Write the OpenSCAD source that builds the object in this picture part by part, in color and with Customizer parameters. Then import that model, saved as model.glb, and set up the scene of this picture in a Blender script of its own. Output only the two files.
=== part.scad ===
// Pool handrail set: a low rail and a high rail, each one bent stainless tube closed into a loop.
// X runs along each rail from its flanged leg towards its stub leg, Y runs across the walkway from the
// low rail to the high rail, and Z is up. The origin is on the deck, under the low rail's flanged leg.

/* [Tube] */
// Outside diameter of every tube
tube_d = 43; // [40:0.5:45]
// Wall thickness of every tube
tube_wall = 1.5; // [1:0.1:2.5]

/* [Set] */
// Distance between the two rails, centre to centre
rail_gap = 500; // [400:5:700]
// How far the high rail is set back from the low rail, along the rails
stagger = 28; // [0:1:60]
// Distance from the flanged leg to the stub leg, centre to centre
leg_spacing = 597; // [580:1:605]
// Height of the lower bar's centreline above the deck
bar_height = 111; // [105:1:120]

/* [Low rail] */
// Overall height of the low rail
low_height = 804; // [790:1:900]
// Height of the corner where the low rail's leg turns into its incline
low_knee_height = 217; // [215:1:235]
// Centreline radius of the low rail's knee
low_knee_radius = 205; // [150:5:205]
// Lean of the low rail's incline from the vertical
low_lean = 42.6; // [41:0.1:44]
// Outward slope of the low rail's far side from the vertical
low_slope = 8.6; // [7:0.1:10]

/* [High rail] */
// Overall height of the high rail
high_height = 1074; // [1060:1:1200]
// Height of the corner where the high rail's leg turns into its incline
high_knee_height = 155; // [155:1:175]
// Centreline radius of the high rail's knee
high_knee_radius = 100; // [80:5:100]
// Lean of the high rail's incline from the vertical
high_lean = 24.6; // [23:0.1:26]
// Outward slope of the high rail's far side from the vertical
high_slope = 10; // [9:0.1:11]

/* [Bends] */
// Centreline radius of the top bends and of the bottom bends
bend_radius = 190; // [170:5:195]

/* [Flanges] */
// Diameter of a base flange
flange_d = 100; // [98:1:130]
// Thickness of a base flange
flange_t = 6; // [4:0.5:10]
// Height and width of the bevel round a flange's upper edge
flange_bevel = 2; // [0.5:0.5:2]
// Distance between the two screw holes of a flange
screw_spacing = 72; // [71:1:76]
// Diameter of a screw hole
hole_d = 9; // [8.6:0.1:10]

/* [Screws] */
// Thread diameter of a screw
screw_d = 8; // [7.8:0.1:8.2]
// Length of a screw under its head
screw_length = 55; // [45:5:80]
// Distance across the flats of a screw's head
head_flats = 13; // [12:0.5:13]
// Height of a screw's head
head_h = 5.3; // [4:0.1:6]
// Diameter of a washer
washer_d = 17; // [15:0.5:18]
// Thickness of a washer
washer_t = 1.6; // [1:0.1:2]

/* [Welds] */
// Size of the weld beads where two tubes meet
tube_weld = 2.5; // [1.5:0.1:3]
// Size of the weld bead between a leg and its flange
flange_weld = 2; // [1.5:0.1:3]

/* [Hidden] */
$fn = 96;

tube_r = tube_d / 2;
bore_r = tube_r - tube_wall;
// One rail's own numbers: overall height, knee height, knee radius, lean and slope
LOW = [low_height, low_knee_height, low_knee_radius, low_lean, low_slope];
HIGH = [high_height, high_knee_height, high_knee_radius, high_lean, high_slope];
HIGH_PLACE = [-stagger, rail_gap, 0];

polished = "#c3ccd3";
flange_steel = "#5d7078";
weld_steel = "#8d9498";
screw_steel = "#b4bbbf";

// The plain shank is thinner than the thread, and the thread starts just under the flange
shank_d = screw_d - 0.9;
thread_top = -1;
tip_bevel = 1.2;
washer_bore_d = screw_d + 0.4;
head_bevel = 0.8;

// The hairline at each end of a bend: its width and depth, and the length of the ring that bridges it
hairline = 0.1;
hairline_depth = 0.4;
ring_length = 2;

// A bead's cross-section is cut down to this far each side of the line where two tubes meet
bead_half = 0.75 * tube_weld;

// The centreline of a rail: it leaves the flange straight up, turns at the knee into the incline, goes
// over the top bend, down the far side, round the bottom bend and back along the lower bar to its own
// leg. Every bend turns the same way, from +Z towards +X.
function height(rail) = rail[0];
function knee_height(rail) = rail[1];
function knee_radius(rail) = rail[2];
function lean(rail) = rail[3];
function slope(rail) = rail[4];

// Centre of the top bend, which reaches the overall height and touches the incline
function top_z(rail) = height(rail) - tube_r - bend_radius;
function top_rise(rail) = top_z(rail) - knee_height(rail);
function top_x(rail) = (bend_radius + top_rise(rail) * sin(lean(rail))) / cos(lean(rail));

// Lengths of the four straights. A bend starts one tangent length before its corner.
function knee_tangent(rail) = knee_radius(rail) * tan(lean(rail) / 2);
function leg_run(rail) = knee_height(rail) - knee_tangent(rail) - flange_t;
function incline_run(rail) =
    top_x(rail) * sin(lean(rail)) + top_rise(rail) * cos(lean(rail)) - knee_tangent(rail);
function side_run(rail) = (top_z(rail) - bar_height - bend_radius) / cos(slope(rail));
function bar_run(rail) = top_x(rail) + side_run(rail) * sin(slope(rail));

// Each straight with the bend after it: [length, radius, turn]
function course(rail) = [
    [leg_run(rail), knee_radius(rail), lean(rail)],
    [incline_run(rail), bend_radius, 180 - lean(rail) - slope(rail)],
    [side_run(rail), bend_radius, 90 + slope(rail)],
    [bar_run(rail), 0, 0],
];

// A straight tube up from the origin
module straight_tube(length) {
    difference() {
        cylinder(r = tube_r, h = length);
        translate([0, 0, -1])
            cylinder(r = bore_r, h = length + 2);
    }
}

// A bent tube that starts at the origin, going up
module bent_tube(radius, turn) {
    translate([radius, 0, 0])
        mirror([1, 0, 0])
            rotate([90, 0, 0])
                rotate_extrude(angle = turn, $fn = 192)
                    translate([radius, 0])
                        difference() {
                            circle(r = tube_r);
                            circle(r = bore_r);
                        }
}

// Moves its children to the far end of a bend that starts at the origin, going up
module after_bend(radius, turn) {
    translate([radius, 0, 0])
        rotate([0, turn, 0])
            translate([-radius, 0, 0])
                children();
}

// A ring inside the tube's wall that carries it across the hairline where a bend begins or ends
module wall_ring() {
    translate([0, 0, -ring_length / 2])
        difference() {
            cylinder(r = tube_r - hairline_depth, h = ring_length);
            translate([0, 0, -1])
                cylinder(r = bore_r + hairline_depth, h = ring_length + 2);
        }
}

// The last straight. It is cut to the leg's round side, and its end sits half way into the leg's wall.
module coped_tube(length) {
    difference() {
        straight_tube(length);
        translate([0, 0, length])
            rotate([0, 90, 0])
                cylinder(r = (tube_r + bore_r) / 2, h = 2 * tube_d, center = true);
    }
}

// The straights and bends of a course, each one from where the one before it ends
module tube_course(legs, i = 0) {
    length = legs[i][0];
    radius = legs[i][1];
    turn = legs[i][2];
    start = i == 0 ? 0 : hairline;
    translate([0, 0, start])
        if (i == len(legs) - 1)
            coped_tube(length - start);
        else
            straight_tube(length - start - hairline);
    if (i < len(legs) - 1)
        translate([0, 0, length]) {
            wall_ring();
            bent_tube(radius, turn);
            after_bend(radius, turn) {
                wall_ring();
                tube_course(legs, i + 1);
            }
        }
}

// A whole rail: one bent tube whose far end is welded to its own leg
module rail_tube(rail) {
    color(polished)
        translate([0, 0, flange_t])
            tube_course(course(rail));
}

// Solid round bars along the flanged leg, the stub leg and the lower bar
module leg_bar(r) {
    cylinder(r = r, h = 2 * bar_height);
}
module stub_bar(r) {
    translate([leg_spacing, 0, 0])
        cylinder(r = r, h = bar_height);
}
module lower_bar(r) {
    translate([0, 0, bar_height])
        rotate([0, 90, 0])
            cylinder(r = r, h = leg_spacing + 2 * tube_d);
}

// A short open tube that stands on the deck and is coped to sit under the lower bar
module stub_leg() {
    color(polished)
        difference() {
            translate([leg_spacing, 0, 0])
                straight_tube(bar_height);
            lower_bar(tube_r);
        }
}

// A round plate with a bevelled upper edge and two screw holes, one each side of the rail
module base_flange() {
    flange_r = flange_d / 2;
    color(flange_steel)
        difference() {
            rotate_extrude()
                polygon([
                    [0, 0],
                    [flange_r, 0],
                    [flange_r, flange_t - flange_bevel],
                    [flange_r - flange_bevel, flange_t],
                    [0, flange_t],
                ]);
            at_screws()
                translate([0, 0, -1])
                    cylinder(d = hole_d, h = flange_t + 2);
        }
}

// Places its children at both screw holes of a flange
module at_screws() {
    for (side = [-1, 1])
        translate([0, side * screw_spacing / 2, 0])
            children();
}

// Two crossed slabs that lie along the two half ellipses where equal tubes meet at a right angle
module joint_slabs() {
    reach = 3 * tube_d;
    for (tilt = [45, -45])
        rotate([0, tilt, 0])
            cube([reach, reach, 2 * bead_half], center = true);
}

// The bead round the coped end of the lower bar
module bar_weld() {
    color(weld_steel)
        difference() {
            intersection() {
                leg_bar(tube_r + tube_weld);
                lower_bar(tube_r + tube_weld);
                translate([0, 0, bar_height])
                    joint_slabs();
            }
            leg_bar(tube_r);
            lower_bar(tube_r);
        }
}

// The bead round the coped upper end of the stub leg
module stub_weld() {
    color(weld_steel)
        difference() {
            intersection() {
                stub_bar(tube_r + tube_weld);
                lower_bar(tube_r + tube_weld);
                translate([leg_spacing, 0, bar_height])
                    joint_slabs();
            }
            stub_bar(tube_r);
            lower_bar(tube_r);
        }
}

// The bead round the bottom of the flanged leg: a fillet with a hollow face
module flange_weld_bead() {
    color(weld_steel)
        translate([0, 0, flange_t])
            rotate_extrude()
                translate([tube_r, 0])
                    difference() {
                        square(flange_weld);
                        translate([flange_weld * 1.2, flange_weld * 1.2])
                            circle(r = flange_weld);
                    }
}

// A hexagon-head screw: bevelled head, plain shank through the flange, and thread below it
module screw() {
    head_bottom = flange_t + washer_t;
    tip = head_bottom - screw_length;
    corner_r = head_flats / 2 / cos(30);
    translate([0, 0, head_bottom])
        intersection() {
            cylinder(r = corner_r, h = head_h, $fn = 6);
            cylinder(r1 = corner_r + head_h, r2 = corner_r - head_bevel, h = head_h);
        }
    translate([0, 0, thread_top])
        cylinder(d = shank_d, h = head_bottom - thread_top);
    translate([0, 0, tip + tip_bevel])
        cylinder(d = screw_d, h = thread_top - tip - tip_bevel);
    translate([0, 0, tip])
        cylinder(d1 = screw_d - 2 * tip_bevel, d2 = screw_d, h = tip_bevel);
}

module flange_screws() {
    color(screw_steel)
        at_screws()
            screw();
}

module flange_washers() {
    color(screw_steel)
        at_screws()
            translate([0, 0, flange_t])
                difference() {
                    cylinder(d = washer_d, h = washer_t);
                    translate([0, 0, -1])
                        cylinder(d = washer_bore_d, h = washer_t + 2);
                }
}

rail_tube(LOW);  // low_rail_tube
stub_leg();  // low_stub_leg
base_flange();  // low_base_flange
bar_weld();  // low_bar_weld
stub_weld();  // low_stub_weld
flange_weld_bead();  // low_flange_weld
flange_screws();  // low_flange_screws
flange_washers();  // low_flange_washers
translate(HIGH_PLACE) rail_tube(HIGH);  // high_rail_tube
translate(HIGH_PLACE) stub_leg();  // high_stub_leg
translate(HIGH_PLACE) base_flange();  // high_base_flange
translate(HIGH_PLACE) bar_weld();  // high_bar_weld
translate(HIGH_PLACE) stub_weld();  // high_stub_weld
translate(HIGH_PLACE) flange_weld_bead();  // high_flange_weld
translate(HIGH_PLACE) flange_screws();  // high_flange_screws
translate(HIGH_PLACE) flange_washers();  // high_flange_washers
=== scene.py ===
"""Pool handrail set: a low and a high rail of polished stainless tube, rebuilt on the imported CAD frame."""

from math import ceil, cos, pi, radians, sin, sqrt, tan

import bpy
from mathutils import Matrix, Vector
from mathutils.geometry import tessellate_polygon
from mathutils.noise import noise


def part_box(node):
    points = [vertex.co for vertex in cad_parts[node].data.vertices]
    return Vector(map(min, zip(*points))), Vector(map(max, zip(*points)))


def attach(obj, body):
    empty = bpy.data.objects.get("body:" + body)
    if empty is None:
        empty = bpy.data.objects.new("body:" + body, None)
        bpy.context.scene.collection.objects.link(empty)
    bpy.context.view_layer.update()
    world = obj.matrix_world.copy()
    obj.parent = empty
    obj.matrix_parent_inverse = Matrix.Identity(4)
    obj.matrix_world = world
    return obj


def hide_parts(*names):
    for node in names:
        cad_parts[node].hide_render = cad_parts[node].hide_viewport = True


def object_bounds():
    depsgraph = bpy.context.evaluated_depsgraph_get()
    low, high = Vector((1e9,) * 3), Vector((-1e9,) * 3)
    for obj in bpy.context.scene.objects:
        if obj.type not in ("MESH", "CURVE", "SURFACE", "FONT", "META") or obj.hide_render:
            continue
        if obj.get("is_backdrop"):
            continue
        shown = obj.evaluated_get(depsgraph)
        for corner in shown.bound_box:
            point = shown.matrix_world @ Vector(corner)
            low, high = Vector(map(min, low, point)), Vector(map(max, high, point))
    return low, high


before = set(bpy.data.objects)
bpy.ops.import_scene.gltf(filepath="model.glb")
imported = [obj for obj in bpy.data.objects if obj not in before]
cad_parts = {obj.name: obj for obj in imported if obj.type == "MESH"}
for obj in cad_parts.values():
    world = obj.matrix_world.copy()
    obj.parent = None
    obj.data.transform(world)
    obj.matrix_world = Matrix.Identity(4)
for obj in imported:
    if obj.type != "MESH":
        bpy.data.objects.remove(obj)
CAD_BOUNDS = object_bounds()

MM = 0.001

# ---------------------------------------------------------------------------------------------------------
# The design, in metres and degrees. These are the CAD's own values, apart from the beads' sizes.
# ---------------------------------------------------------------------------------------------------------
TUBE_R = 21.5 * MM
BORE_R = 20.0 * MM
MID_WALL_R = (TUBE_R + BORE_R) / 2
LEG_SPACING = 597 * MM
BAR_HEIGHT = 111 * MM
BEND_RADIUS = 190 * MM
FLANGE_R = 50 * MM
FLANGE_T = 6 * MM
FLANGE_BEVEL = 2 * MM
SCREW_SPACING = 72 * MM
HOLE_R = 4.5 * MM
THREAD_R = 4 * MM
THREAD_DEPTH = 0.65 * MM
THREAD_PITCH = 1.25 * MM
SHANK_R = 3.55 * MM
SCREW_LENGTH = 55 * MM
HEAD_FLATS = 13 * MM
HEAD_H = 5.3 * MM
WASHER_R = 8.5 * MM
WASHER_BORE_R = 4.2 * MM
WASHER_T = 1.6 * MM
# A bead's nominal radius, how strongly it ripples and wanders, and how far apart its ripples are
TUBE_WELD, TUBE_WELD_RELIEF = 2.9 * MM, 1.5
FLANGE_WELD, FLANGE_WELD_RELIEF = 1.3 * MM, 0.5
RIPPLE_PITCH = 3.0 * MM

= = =

This exercise asks for the lines from the line with "translate([0, 0, tip])" to the line with "obj.parent = empty", both lines included, set down exactly and with nothing else.

• _Written solution_:
    translate([0, 0, tip])
        cylinder(d1 = screw_d - 2 * tip_bevel, d2 = screw_d, h = tip_bevel);
}

module flange_screws() {
    color(screw_steel)
        at_screws()
            screw();
}

module flange_washers() {
    color(screw_steel)
        at_screws()
            translate([0, 0, flange_t])
                difference() {
                    cylinder(d = washer_d, h = washer_t);
                    translate([0, 0, -1])
                        cylinder(d = washer_bore_d, h = washer_t + 2);
                }
}

rail_tube(LOW);  // low_rail_tube
stub_leg();  // low_stub_leg
base_flange();  // low_base_flange
bar_weld();  // low_bar_weld
stub_weld();  // low_stub_weld
flange_weld_bead();  // low_flange_weld
flange_screws();  // low_flange_screws
flange_washers();  // low_flange_washers
translate(HIGH_PLACE) rail_tube(HIGH);  // high_rail_tube
translate(HIGH_PLACE) stub_leg();  // high_stub_leg
translate(HIGH_PLACE) base_flange();  // high_base_flange
translate(HIGH_PLACE) bar_weld();  // high_bar_weld
translate(HIGH_PLACE) stub_weld();  // high_stub_weld
translate(HIGH_PLACE) flange_weld_bead();  // high_flange_weld
translate(HIGH_PLACE) flange_screws();  // high_flange_screws
translate(HIGH_PLACE) flange_washers();  // high_flange_washers
=== scene.py ===
"""Pool handrail set: a low and a high rail of polished stainless tube, rebuilt on the imported CAD frame."""

from math import ceil, cos, pi, radians, sin, sqrt, tan

import bpy
from mathutils import Matrix, Vector
from mathutils.geometry import tessellate_polygon
from mathutils.noise import noise


def part_box(node):
    points = [vertex.co for vertex in cad_parts[node].data.vertices]
    return Vector(map(min, zip(*points))), Vector(map(max, zip(*points)))


def attach(obj, body):
    empty = bpy.data.objects.get("body:" + body)
    if empty is None:
        empty = bpy.data.objects.new("body:" + body, None)
        bpy.context.scene.collection.objects.link(empty)
    bpy.context.view_layer.update()
    world = obj.matrix_world.copy()
    obj.parent = empty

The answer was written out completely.